[What you have to do] Restate verbatim the lines between the one holding "buildBase();" and the one holding "imported = [obj", both included, and no others.

[Collected material]
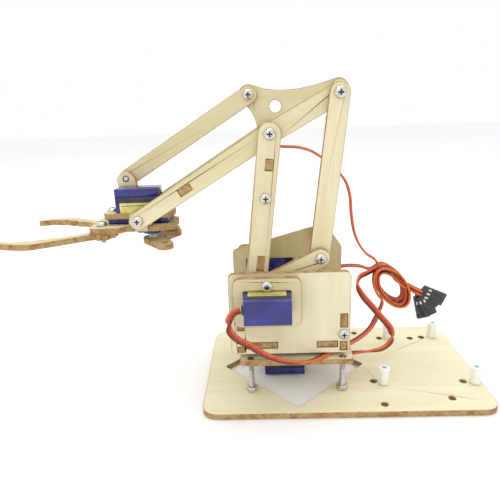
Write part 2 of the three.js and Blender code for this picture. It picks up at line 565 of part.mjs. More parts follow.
function buildGripper() {
  const wrist = new THREE.Group();
  wrist.position.set(WRIST.x, GRIP_Y, WRIST.y);
  arm.add(wrist);
  const plate = rounded([
    [GRIP.rear, -8, 4], [GRIP.rear + 4, -GRIP.half, 3], [7.5, -GRIP.half, 0.6], [10, -GRIP.wide, 2],
    [GRIP.front, -GRIP.wide, 5], [GRIP.front, GRIP.wide, 5], [10, GRIP.wide, 2], [7.5, GRIP.half, 0.6],
    [GRIP.rear + 4, GRIP.half, 3], [GRIP.rear, 8, 4],
  ]);
  const bodyRear = GRIP.servoX - SERVO.shaftFromEnd;
  const half = SERVO.wide / 2 + GAP;
  boxHole(plate, bodyRear - GAP, bodyRear + SERVO.long + GAP, -half, half);
  for (const hand of [-1, 1]) roundHole(plate, GRIP.jawX, hand * GRIP.jawY);
  let board = solid(sheet(plate));
  for (const [hand, tabs] of [[-1, RIGHT_EAR_TABS], [1, LEFT_EAR_TABS]]) {
    const y = hand * (GRIP.half - PLY / 2 + 0.5);
    tabs.forEach(([x0, x1]) => {
      board = board.subtract(solid(block(x0 - GAP, x1 + GAP, y - 2.3, y + 2.3, -1, PLY + 1)));
    });
  }
  add(wrist, 'gripper_plate', shapeOf(board), PLYWOOD, [0, 0, GRIP.plateTop - PLY]);

  const down = servoSolid().rotateX(Math.PI);
  add(wrist, 'gripper_servo', down.rotateZ(Math.PI), SERVO_BLUE,
    [GRIP.servoX, 0, GRIP.plateTop + GAP + SERVO.earTop]);
  const collarLow = GRIP.plateTop + SERVO.earTop - SERVO.earLow + 2 * GAP;
  const collarScrews = [[GRIP_COLLAR.screwX, 0], [-GRIP_COLLAR.screwX, 0]];
  add(wrist, 'gripper_collar', collarSheet(GRIP_COLLAR.halfX, GRIP_COLLAR.halfY, collarScrews), PLYWOOD,
    [GRIP.servoX + SERVO_CENTRE, 0, collarLow]);

  // the ears stand on the plate; both pivot on the forearm, the right one also on the front link
  const low = GRIP.plateTop + GAP;
  const near = [[-7, low, 1.5], [6, low, 1.5], [5, 3.6, 3], [0, 5.2, 4], [-5.5, 3.6, 3]];
  const far = [[-15, low, 2], [11, low, 2], [15.6, 19, 4], [10.3, 25, 4], [5.2, 19, 4], [4, 6, 4],
    [-5, 4, 4], [-15, low + 5, 2]];
  const wristSide = new THREE.Group();
  wristSide.rotation.x = Math.PI / 2;
  wrist.add(wristSide);
  const localZ = (y) => GRIP_Y - y;
  add(wristSide, 'gripper_ear_left', earSheet(near, [[0, 0]], LEFT_EAR_TABS), PLYWOOD,
    [0, 0, localZ(LAYER.earLeft)]);
  const farHoles = [[0, 0], [LEVEL_FRONT.x, LEVEL_FRONT.y]];
  add(wristSide, 'gripper_ear_right', earSheet(far, farHoles, RIGHT_EAR_TABS), PLYWOOD,
    [0, 0, localZ(LAYER.earRight)]);
  const fromLeft = screw(6.6).rotateX(Math.PI);
  add(wristSide, 'wrist_screw_left', fromLeft, STEEL, [0, 0, localZ(LAYER.foreLeft) - GAP + 6.6]);
  const toRight = localZ(LAYER.foreRight) + PLY + GAP;
  add(wristSide, 'wrist_screw_right', screw(6.6), STEEL, [0, 0, toRight - 6.6]);
  add(wristSide, 'front_link_screw', screw(6.6), STEEL, [LEVEL_FRONT.x, LEVEL_FRONT.y, toRight - 6.6]);

  for (const [name, hand] of [['jaw_left', 1], ['jaw_right', -1]]) {
    const at = [GRIP.jawX, hand * GRIP.jawY, GRIP.jawTop - PLY];
    add(wrist, name, jawSheet(hand), PLYWOOD, at);
    const bolt = screw(9.6, 2.8, 1.9);
    add(wrist, `${name}_screw`, bolt, STEEL, [at[0], at[1], GRIP.plateTop + GAP - 9.6]);
  }
  // the lever has two arms: the right one drives the link, the left one is spare
  const leverArm = barShape(GRIP.tail, 5.4, 4.2, false);
  roundHole(leverArm, 0, 0, SERVO.shaftR + GAP);
  roundHole(leverArm, GRIP.tail, 0);
  const rightArm = solid(sheet(leverArm).rotateZ(-TAIL_ANGLE));
  const lever = rightArm.add(solid(sheet(leverArm).rotateZ(TAIL_ANGLE)));
  add(wrist, 'gripper_lever', shapeOf(lever), PLYWOOD, [GRIP.servoX, 0, GRIP.leverTop - PLY]);

  const reach = new THREE.Vector2(GRIP.jawX - GRIP.servoX, -GRIP.jawY);
  const from = along({ x: GRIP.servoX, y: 0 }, -TAIL_ANGLE, GRIP.tail);
  const link = sheet(barShape(reach.length(), 3.4, 3.4), GRIP.linkThick);
  add(wrist, 'gripper_link', link, PLYWOOD, [from.x, from.y, GRIP.linkTop - GRIP.linkThick],
    reach.angle());
}

// ---- servo leads ----
const LEAD_R = 0.9;
const LEAD_STEP = 6;
const LEADS = {
  left_lead: [
    [27.5, 37.3, 56], [30.5, 37.8, 55], [33.2, 38.2, 51], [33, 37.5, 45], [29.5, 36.5, 40], [24, 36, 36.5],
    [16.5, 35.8, 31], [7, 35.5, 27], [-1, 33.5, 24.9], [-8, 29.5, 23.6], [-13.5, 25, 23.4],
    [-19, 20, 23.4], [-26, 15.5, 23.6], [-33, 12, 25], [-40, 8, 28], [-45, 2, 30.5], [-47.5, -3, 32],
  ],
  right_lead: [
    [27.5, -37.3, 56], [30.5, -38, 55], [33, -38.5, 51], [32, -38, 45.5], [27, -36, 41.5], [19, -33.5, 40],
    [10, -32, 40], [0, -32, 41], [-8, -32, 43], [-17, -31, 47.5], [-26, -29, 52], [-34, -25, 55],
    [-41, -20.5, 56], [-46.5, -18.3, 55],
  ],
  base_lead: [
    [-7.6, 0, 6], [-11, 0.6, 6.6], [-15, 2.2, 8.2], [-19, 4.5, 10.2], [-24, 7, 12.6],
    [-29, 8.8, 14.8], [-35, 9.8, 16.2], [-41, 10, 16.8], [-49, 9, 18], [-53.5, 8, 22.5],
    [-53, 7, 28.5], [-48, 5.5, 35], [-43, 4, 41], [-38, 3, 47], [-35.5, 0, 52], [-37.5, -4, 55.5],
    [-42.8, -7, 56.8],
  ],
  gripper_lead: [
    [68.3, -4.95, 104.6], [64.6, -4.6, 107], [60.5, -3.5, 109.6], [55, -2, 112.9], [48, -0.5, 117],
    [41, 0.5, 120.9], [35, 1, 124], [28, 1, 127], [21, 1, 128.9], [15, 0.5, 129.3], [9, 0, 128.9],
    [3, -0.3, 128.4], [-3, -0.3, 127.9], [-9.5, 0, 126], [-15.9, 0, 121.9], [-22.5, 0, 116.4],
    [-27.5, 0, 110], [-30, 0, 102.5], [-31.2, -0.5, 92], [-33.5, -2.5, 81.5], [-37.5, -5, 73],
    [-42, -7, 67.5], [-46.6, -8.6, 64],
  ],
};
// the surplus of the four leads, wound into one upright oval behind the turntable
const BUNDLE = { x: -56.2, z: 47.6, halfX: 14, halfZ: 18, band: 6.5, y0: -17, y1: -3 };
const CONNECTOR_SIZE = [14, 2.6, 7.6];
const CONNECTORS = [
  { at: [-80.5, -9, 41], turn: 0.42 }, { at: [-78.8, -11, 38.2], turn: 0.75 },
  { at: [-77.3, -9.3, 35.2], turn: 1.1 }, { at: [-75.6, -11.3, 33.2], turn: 1.35 },
];

function leadTube(points) {
  const path = new THREE.CatmullRomCurve3(points.map(([x, y, z]) => new THREE.Vector3(x, y, z)));
  const section = new THREE.Shape();
  const sides = 8;
  for (let i = 0; i < sides; i += 1) {
    const angle = (i / sides) * Math.PI * 2;
    if (i === 0) section.moveTo(LEAD_R, 0);
    else section.lineTo(LEAD_R * Math.cos(angle), LEAD_R * Math.sin(angle));
  }
  section.closePath();
  const steps = Math.round(path.getLength() / LEAD_STEP);
  return bare(new THREE.ExtrudeGeometry(section, { steps, extrudePath: path, bevelEnabled: false }));
}

function buildLeads() {
  for (const [name, points] of Object.entries(LEADS)) add(arm, name, leadTube(points), RIBBON);
  const ring = new THREE.Shape();
  ring.absellipse(0, 0, BUNDLE.halfX, BUNDLE.halfZ, 0, Math.PI * 2, false);
  const eye = new THREE.Path();
  eye.absellipse(0, 0, BUNDLE.halfX - BUNDLE.band, BUNDLE.halfZ - BUNDLE.band, 0, Math.PI * 2, true);
  ring.holes.push(eye);
  const thick = BUNDLE.y1 - BUNDLE.y0;
  add(side, 'lead_bundle', sheet(ring, thick, 10), RIBBON, [BUNDLE.x, BUNDLE.z, -BUNDLE.y1]);

  let stack = null;
  for (const { at, turn } of CONNECTORS) {
    const box = solid(new THREE.BoxGeometry(...CONNECTOR_SIZE).rotateY(-turn).translate(...at));
    stack = stack ? stack.add(box) : box;
  }
  add(arm, 'lead_connectors', shapeOf(stack), CONNECTOR);
}

buildBase();
buildTurntable();
buildUpperArm();
buildDrive();
buildLevelLinks();
buildForearm();
buildGripper();
buildLeads();

export default arm;
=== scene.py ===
# The looks of a laser-cut plywood desktop robot arm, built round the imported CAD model.
# Metres, in the row frame: +X to the gripper, +Y the arm's left, +Z up.
import json
import math

import bmesh
import bpy
from mathutils import Matrix, Vector


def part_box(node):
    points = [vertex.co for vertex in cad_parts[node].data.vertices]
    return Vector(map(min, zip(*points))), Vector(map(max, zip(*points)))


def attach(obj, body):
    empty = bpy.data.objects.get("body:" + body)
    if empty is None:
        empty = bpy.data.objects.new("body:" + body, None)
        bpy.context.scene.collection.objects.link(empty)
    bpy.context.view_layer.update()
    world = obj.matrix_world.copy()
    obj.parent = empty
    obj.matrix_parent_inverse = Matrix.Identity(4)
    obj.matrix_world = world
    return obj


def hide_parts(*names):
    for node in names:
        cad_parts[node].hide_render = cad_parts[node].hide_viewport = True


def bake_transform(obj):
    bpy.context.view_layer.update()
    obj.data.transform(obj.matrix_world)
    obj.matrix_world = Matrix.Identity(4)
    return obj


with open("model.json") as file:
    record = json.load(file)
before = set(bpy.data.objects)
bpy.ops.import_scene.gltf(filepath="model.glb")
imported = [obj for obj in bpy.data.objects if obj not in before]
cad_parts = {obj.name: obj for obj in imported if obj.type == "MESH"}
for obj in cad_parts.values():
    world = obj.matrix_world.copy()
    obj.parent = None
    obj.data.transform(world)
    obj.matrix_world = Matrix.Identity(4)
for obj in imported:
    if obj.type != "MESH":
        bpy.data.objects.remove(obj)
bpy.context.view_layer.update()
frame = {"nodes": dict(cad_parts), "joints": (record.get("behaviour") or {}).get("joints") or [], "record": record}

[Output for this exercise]
buildBase();
buildTurntable();
buildUpperArm();
buildDrive();
buildLevelLinks();
buildForearm();
buildGripper();
buildLeads();

export default arm;
=== scene.py ===
# The looks of a laser-cut plywood desktop robot arm, built round the imported CAD model.
# Metres, in the row frame: +X to the gripper, +Y the arm's left, +Z up.
import json
import math

import bmesh
import bpy
from mathutils import Matrix, Vector


def part_box(node):
    points = [vertex.co for vertex in cad_parts[node].data.vertices]
    return Vector(map(min, zip(*points))), Vector(map(max, zip(*points)))


def attach(obj, body):
    empty = bpy.data.objects.get("body:" + body)
    if empty is None:
        empty = bpy.data.objects.new("body:" + body, None)
        bpy.context.scene.collection.objects.link(empty)
    bpy.context.view_layer.update()
    world = obj.matrix_world.copy()
    obj.parent = empty
    obj.matrix_parent_inverse = Matrix.Identity(4)
    obj.matrix_world = world
    return obj


def hide_parts(*names):
    for node in names:
        cad_parts[node].hide_render = cad_parts[node].hide_viewport = True


def bake_transform(obj):
    bpy.context.view_layer.update()
    obj.data.transform(obj.matrix_world)
    obj.matrix_world = Matrix.Identity(4)
    return obj


with open("model.json") as file:
    record = json.load(file)
before = set(bpy.data.objects)
bpy.ops.import_scene.gltf(filepath="model.glb")
imported = [obj for obj in bpy.data.objects if obj not in before]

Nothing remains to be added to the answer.